No Evidence of Hate Crime Against Virginia Muslim High School Student: Police

By Bill Pan
Bill Pan
Bill Pan
Reporter
December 21, 2021 Updated: December 22, 2021

There’s no evidence that an alleged assault on a female Muslim high school student in Fairfax, Virginia was a hate crime, local police said.

The Dec. 14 incident involved a male student at Fairfax High School, who reportedly pushed a female Muslim student to the ground, pulled off her hijab, and beat her up, while calling her racial slurs, according to the advocacy group Council on American-Islamic Relations (CAIR).

Sophomore student Ekran Mohamed, the victim of the alleged Islamophobic attack, told WUSA9 News that she hasn’t been able to eat because of stress and disgust stemming from the assault. “It is for every Hijabi out there, every Muslim girl and every Muslim person out there,” she told the CBS affiliate. “It is a daily thing that we go through.”

The perpetrator of the purported hate crime was not punished and “continued threatening other students,” the CAIR claimed. The organization called for a police investigation, and that the “alleged assailant must be suspended while the investigation takes place.”

An investigation conducted by the Fairfax Police Department, however, has found no evidence suggesting it was a hate crime.

“The police investigation determined the physical altercation between two Fairfax High School students was not a hate crime. The investigation revealed there were no racial comments made by either student,” the police department stated.

The police also noted that Mohamed admitted that social media posts claiming the racial comments that were used during the incident were false.

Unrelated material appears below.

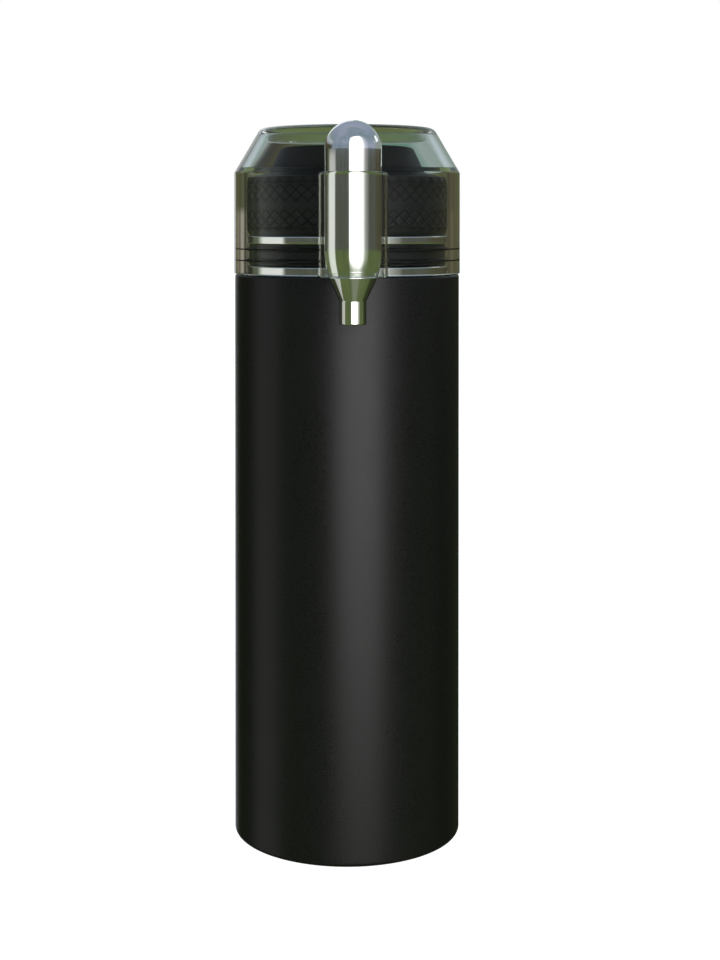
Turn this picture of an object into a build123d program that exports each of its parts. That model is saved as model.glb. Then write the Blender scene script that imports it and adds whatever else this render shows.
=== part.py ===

“The female student confirmed her hijab became partially undone during the altercation, exposing her hair. The female student advised that the information posted on several social media sites, stating that racial comments were [sic] used during the altercation were false,” the Dec. 18 police statement concluded.

Abed Ayoub, the lawyer representing Mohamed, argued it was too early for the police to rule out hate crime charges.

“There’s multiple witnesses who can attest to racist and Islamophobic comments and overtures being made immediately prior to the incident into the assault,” Ayoub said, reported radio station WTOP. He didn’t say whether the witnesses will testify on behalf of his client.

The incident has also triggered a protest at Fairfax High School, during which hundreds of students skipped classes to join the walkout in support of the alleged victim. Fairfax County Public Schools told WTOP that around 350 students at the school “exercised their right to protest following an incident between two students that took place in school. … Fairfax County Public Schools and City of Fairfax Schools support the rights of students to peacefully protest.”